Take the data below and write out exactly the lines from the one with "translate([0, 0, chamfer_end - 1])" through the one with "return low, high"; omit every other line.

[start of GIVEN INFORMATION]

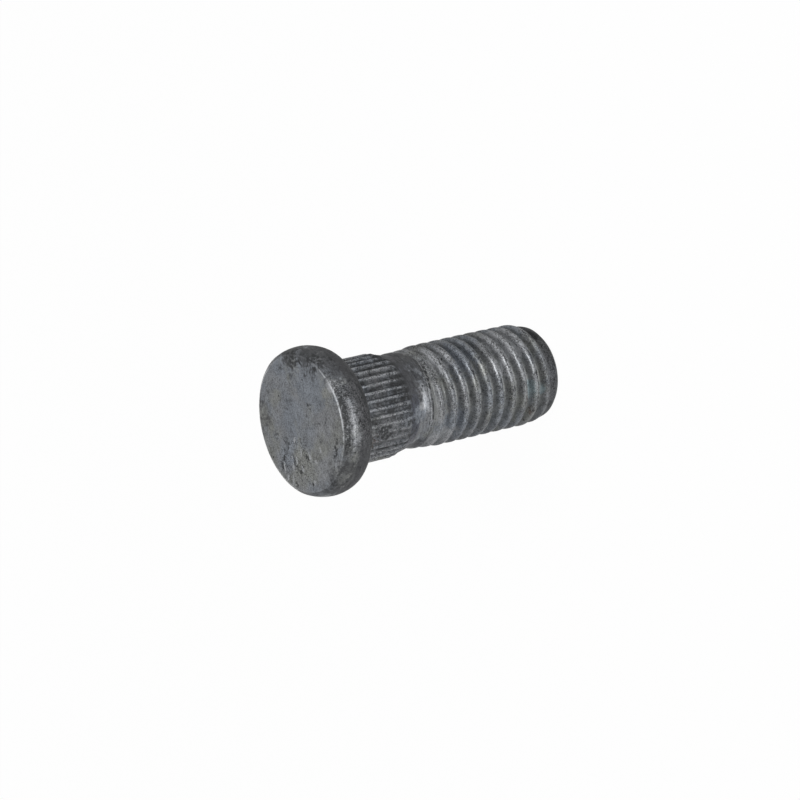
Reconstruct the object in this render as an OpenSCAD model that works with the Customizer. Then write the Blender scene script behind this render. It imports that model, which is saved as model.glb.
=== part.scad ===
// Press-in wheel stud, forged and rolled in one piece: a round flat head with a bulging
// rim, straight knurling under it, a plain neck and a coarse rolled thread with a tapered tip.
// Frame: the axis is Z, the tip's flat end lies at z = 0 and the head's face is on top.

/* [Overall] */
// Length over all, from the tip's end to the head's face
overall_length = 33.8; // [30:0.1:60]

/* [Head] */
// Largest diameter of the rim
head_diameter = 17.6; // [17.1:0.1:22]
// Thickness of the head, face to underside
head_thickness = 4.2; // [3.6:0.1:6]
// Diameter of the flat face
face_diameter = 15.9; // [14:0.1:16.2]
// Slope of the bevel round the face
face_bevel_angle = 32; // [20:1:50]
// Radius of the rim's bulge seen from the side
rim_bulge_radius = 4; // [3:0.1:6]
// Depth of the widest ring below the face
rim_crown_depth = 2; // [1.5:0.1:2.3]
// Radius of the round back edge
back_edge_radius = 1; // [0.4:0.1:1.2]
// Radius of the fillet between the head and the shank
head_fillet_radius = 0.25; // [0.15:0.05:0.45]

/* [Knurl] */
// Diameter over the ridges, which bite into the hub's hole
knurl_diameter = 12.3; // [12.2:0.05:13]
// Length of the full ridges, measured from the underside of the head
knurl_length = 6.7; // [4:0.1:9]
// Number of straight ridges round the shank
knurl_teeth = 39; // [30:1:48]
// Depth of the grooves between the ridges
knurl_depth = 0.3; // [0.2:0.05:0.6]
// Share of each tooth taken by its crest
crest_share = 0.26; // [0.24:0.02:0.4]
// Share of each tooth taken by the floor of its groove
floor_share = 0.4; // [0.1:0.02:0.4]
// Length of the chamfer at the end of the ridges
knurl_chamfer_length = 0.45; // [0.3:0.05:1.2]
// Turn of the ridges about the axis, in degrees
knurl_start_angle = 7.6; // [0:0.2:12]

/* [Thread] */
// Nominal size of the thread
thread_size = 12; // [11.6:0.05:12.2]
// Pitch of the thread
thread_pitch = 1.75; // [1.25:0.05:2]
// Length of the plain neck between the knurl and the first trace of rolling
neck_length = 1.1; // [0.8:0.1:4]
// Diameter of the neck where the ridges end
neck_diameter = 11.8; // [11.2:0.05:12]
// Slope of the neck, which narrows towards the thread
neck_taper_angle = 12; // [0:1:20]
// Height of the round swelling where the rolling dies out in the neck
swelling_height = 0.23; // [0.05:0.01:0.3]
// Distance from the start of the swelling to its crown
swelling_length = 1; // [0.6:0.1:1.5]
// Length over which the thread grows to its full form
run_out_length = 5.4; // [3:0.1:8]
// Turn of the whole thread about the axis, in degrees
thread_start_angle = 302; // [0:1:360]
// Length of the tapered tip
tip_taper_length = 2.5; // [1.6:0.1:4]
// Diameter of the flat end
tip_diameter = 10; // [9:0.1:10.4]
// Height of the small cone at the flat end's edge
tip_edge_height = 0.5; // [0.3:0.05:0.7]

/* [Hidden] */
$fn = 96;

steel = "#8d9298";
columns = 48;
ledge = 0.03;
spigot_length = 0.6;
spigot_radius = 4;

head_radius = head_diameter / 2;
head_underside = overall_length - head_thickness;
face_radius = face_diameter / 2;
bulge_radius = max(
    rim_bulge_radius,
    head_thickness - rim_crown_depth + 0.6,
    rim_crown_depth + 0.6
);
bulge_centre = [head_radius - bulge_radius, overall_length - rim_crown_depth];

knurl_radius = knurl_diameter / 2;
groove_radius = knurl_radius - knurl_depth;
fillet_radius = min(head_fillet_radius, knurl_depth - 0.05);
knurl_end = head_underside - knurl_length;
chamfer_end = knurl_end - knurl_chamfer_length;
tooth_angle = 360 / knurl_teeth;

// 60 degree thread with a small allowance, rolled on a blank of the pitch diameter
thread_allowance = 0.05;
crest_rounding = 0.07;
major_radius = (thread_size - thread_allowance) / 2;
blank_radius = thread_size / 2 - 0.3248 * thread_pitch;
minor_radius = thread_size / 2 - 0.5413 * thread_pitch;
root_radius = thread_size / 2 - 0.6134 * thread_pitch;
thread_top = chamfer_end - neck_length;
barrel_height = thread_top - tip_edge_height;
tip_radius = tip_diameter / 2;
tip_edge_radius = tip_radius + 0.9 * tip_edge_height;

// One turn of the thread's outline: where each point lies along the pitch, and its radius
outline_phase = [-0.085, 0, 0.085, 0.375, 0.5, 0.625];
outline_radius = [
    major_radius - crest_rounding,
    major_radius,
    major_radius - crest_rounding,
    minor_radius,
    root_radius,
    minor_radius
];
points_per_pitch = len(outline_phase);
first_row = -2 * points_per_pitch;
row_count = points_per_pitch * ceil(barrel_height / thread_pitch + 4);
last_row = first_row + row_count - 1 - points_per_pitch;
end_margin = 0.06 * thread_pitch;

// Radius of the tapered neck, which is never less than the blank
function neck(z) =
    max(blank_radius, neck_diameter / 2 - (chamfer_end - z) * tan(neck_taper_angle));

function clamped(x) = min(max(x, 0), 1);
function smooth(x) = let (t = clamped(x)) t * t * (3 - 2 * t);
function place_of(row) = row - floor(row / points_per_pitch) * points_per_pitch;

// Height of a point of the helical grid above the barrel's lower end: it climbs a pitch a turn
function grid_height(column, row) =
    let (turn = floor(row / points_per_pitch))
    let (start = thread_start_angle / 360)
    thread_pitch * (turn + outline_phase[place_of(row)] + column / columns - start + 1);

// The rolling dies out along a ring that leans as the thread does: its high side is where the
// first crest lies three quarters of a pitch below the neck. Below the ring the blank swells,
// then the grooves sink into it, and the crests rise later but are full sooner.
lean = thread_pitch / 3;
high_side = 360 * (barrel_height / thread_pitch - 0.75) + thread_start_angle;
groove_slowness = 1.3;
crest_lag = 0.22;
function drop(column, z) =
    thread_top - z - lean * (1 - cos(360 * column / columns - high_side));
function blank(column, z) =
    max(neck(z), blank_radius + swelling_height * smooth(drop(column, z) / swelling_length));
function rolled_share(z) = clamped((thread_top - swelling_length - lean / 2 - z) / run_out_length);
function growth(z, is_crest) =
    is_crest ?
    clamped((rolled_share(z) - crest_lag) / (1 - 2 * crest_lag)) :
    pow(rolled_share(z), groove_slowness);

// In the tip's taper the thread dies away again
function fade(z) = smooth((z - 0.35 * tip_taper_length) / (0.65 * tip_taper_length));
function taper_radius(z) =
    let (climb = clamped((z - tip_edge_height) / (tip_taper_length - tip_edge_height)))
    tip_edge_radius - ledge + (major_radius - tip_edge_radius + ledge) * climb;

function grid_radius(column, row, z) =
    let (start = blank(column, z))
    let (outline = outline_radius[place_of(row)])
    let (rolled = start + (outline - start) * growth(z, outline > start))
    let (cone = taper_radius(z))
    let (plain = min(cone, blank_radius + 0.1))
    min(cone, plain + (rolled - plain) * fade(z));

function below(column, row) = grid_height(column, row) < end_margin;
function above(column, row) = grid_height(column, row) > barrel_height - end_margin;

// Rows beyond the ends of the thread share the point of the end ring in their column
function grid_index(column, row) =
    below(column, row) ? column :
    above(column, row) ? columns + column :
    2 * columns + column * row_count + row - first_row;

// The last column meets the first one a whole pitch further up
function next_index(column, row) =
    column < columns - 1 ? grid_index(column + 1, row) : grid_index(0, row + points_per_pitch);

function ring_point(column, radius, z) =
    let (angle = 360 * column / columns)
    [radius * cos(angle), radius * sin(angle), z];

function grid_point(column, row) =
    let (z = tip_edge_height + clamped(grid_height(column, row) / barrel_height) * barrel_height)
    ring_point(column, grid_radius(column, row, z), z);

function is_face(f) = f[0] != f[1] && f[1] != f[2] && f[2] != f[0];

module rolled_thread() {
    neck_ring = neck(thread_top) / cos(180 / columns) + ledge;
    points = concat(
        [for (c = [0 : columns - 1]) ring_point(c, tip_edge_radius - ledge, tip_edge_height)],
        [for (c = [0 : columns - 1]) ring_point(c, neck_ring, thread_top)],
        [for (c = [0 : columns - 1]) for (r = [0 : row_count - 1]) grid_point(c, r + first_row)]
    );
    sides = [
        for (c = [0 : columns - 1])
        for (r = [first_row : last_row])
        let (a = grid_index(c, r))
        let (b = next_index(c, r))
        let (d = next_index(c, r + 1))
        let (e = grid_index(c, r + 1))
        for (f = [[a, e, b], [b, e, d]])
        if (is_face(f)) f
    ];
    ends = [
        [for (c = [0 : columns - 1]) c],
        [for (c = [0 : columns - 1]) 2 * columns - 1 - c]
    ];
    polyhedron(points, concat(sides, ends), convexity = 10);
}

// Half section of the head: the rim is an arc, and a smaller arc rounds its back edge
module head_section() {
    reach = bulge_radius - back_edge_radius;
    drop = bulge_centre[1] - head_underside - back_edge_radius;
    edge_x = bulge_centre[0] + sqrt(reach * reach - drop * drop);
    contact_z = bulge_centre[1] - drop * bulge_radius / reach;
    beyond = 3;
    intersection() {
        union() {
            translate(bulge_centre) circle(r = bulge_radius);
            square([bulge_centre[0], overall_length]);
        }
        union() {
            translate([0, contact_z]) square([head_radius, overall_length - contact_z]);
            translate([0, head_underside]) square([edge_x, head_thickness]);
            translate([edge_x, head_underside + back_edge_radius]) circle(r = back_edge_radius);
        }
        polygon([
            [0, head_underside],
            [face_radius + beyond, head_underside],
            [face_radius + beyond, overall_length - beyond * tan(face_bevel_angle)],
            [face_radius, overall_length],
            [0, overall_length]
        ]);
    }
}

// Half section of the shank above the thread: neck, chamfer and the seat the grooves cut into
module shank_section() {
    polygon([
        [0, thread_top - spigot_length],
        [spigot_radius, thread_top - spigot_length],
        [spigot_radius, thread_top],
        [neck(thread_top), thread_top],
        [neck(chamfer_end), chamfer_end],
        [knurl_radius, knurl_end],
        [knurl_radius, head_underside + 1],
        [0, head_underside + 1]
    ]);
}

// Half section of what the grooves take away: their floor curves out under the head
module groove_section() {
    lead = 0.3;
    difference() {
        translate([groove_radius, chamfer_end - lead])
            square([knurl_depth + 1, head_underside - chamfer_end + lead]);
        translate([groove_radius - 1, head_underside - fillet_radius])
            difference() {
                square([1 + fillet_radius, 1]);
                translate([1 + fillet_radius, 0]) circle(r = fillet_radius);
            }
    }
}

// Cross-section of the ridges, drawn past their crests, which the seat's own surface trims
module ridge_outline() {
    inner = groove_radius - 0.2;
    outer = knurl_radius + 0.3;
    flank = (1 - crest_share - floor_share) / 2 * tooth_angle / knurl_depth;
    crest_half = crest_share / 2 * tooth_angle;
    inner_half = crest_half + flank * (knurl_radius - inner);
    outer_half = max(crest_half - flank * (outer - knurl_radius), 0.1);
    polygon([
        for (k = [0 : knurl_teeth - 1])
        for (p = [
            [inner, -inner_half],
            [outer, -outer_half],
            [outer, outer_half],
            [inner, inner_half]
        ])
        let (angle = knurl_start_angle + k * tooth_angle + p[1])
        [p[0] * cos(angle), p[0] * sin(angle)]
    ]);
}

module grooves() {
    intersection() {
        rotate_extrude() groove_section();
        translate([0, 0, chamfer_end - 1])
            linear_extrude(height = head_underside + 2 - chamfer_end)
                difference() {
                    circle(r = knurl_radius + 0.25);
                    ridge_outline();
                }
    }
}

module head_and_shank() {
    difference() {
        rotate_extrude() {
            head_section();
            shank_section();
        }
        grooves();
    }
}

module tip_end() {
    cylinder(h = tip_edge_height, r1 = tip_radius, r2 = tip_edge_radius);
    cylinder(h = tip_edge_height + spigot_length, r = spigot_radius);
}

module wheel_stud() {
    color(steel)
        union() {
            head_and_shank();
            rolled_thread();
            tip_end();
        }
}

wheel_stud();
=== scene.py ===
import math
from types import SimpleNamespace

import bpy
import numpy as np
from mathutils import Matrix, Vector


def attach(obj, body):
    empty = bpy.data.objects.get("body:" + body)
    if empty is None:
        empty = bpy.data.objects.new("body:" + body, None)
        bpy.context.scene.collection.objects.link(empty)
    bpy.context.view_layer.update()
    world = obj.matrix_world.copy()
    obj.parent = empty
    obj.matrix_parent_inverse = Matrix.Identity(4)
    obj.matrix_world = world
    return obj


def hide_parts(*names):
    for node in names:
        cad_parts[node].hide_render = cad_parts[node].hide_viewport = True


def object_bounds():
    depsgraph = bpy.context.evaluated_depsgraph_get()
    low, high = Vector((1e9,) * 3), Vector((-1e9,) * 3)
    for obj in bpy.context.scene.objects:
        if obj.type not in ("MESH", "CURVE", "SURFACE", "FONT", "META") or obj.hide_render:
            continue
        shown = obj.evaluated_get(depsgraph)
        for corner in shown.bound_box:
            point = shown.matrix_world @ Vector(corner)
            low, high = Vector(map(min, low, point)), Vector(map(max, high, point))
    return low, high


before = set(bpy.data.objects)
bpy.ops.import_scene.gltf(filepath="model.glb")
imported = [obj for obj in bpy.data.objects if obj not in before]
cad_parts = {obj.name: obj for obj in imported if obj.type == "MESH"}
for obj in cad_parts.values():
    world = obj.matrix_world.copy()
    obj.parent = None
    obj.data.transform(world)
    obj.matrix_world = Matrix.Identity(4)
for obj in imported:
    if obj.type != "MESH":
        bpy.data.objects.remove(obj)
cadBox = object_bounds()
print("frame loaded", [round(1000 * side, 2) for side in cadBox[1] - cadBox[0]], "mm")

mm = 0.001
turn = 2 * math.pi
studLength = cadBox[1].z / mm
headRadius = cadBox[1].x / mm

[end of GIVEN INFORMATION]

*EXERCISE SOLUTION*.
        translate([0, 0, chamfer_end - 1])
            linear_extrude(height = head_underside + 2 - chamfer_end)
                difference() {
                    circle(r = knurl_radius + 0.25);
                    ridge_outline();
                }
    }
}

module head_and_shank() {
    difference() {
        rotate_extrude() {
            head_section();
            shank_section();
        }
        grooves();
    }
}

module tip_end() {
    cylinder(h = tip_edge_height, r1 = tip_radius, r2 = tip_edge_radius);
    cylinder(h = tip_edge_height + spigot_length, r = spigot_radius);
}

module wheel_stud() {
    color(steel)
        union() {
            head_and_shank();
            rolled_thread();
            tip_end();
        }
}

wheel_stud();
=== scene.py ===
import math
from types import SimpleNamespace

import bpy
import numpy as np
from mathutils import Matrix, Vector


def attach(obj, body):
    empty = bpy.data.objects.get("body:" + body)
    if empty is None:
        empty = bpy.data.objects.new("body:" + body, None)
        bpy.context.scene.collection.objects.link(empty)
    bpy.context.view_layer.update()
    world = obj.matrix_world.copy()
    obj.parent = empty
    obj.matrix_parent_inverse = Matrix.Identity(4)
    obj.matrix_world = world
    return obj


def hide_parts(*names):
    for node in names:
        cad_parts[node].hide_render = cad_parts[node].hide_viewport = True


def object_bounds():
    depsgraph = bpy.context.evaluated_depsgraph_get()
    low, high = Vector((1e9,) * 3), Vector((-1e9,) * 3)
    for obj in bpy.context.scene.objects:
        if obj.type not in ("MESH", "CURVE", "SURFACE", "FONT", "META") or obj.hide_render:
            continue
        shown = obj.evaluated_get(depsgraph)
        for corner in shown.bound_box:
            point = shown.matrix_world @ Vector(corner)
            low, high = Vector(map(min, low, point)), Vector(map(max, high, point))
    return low, high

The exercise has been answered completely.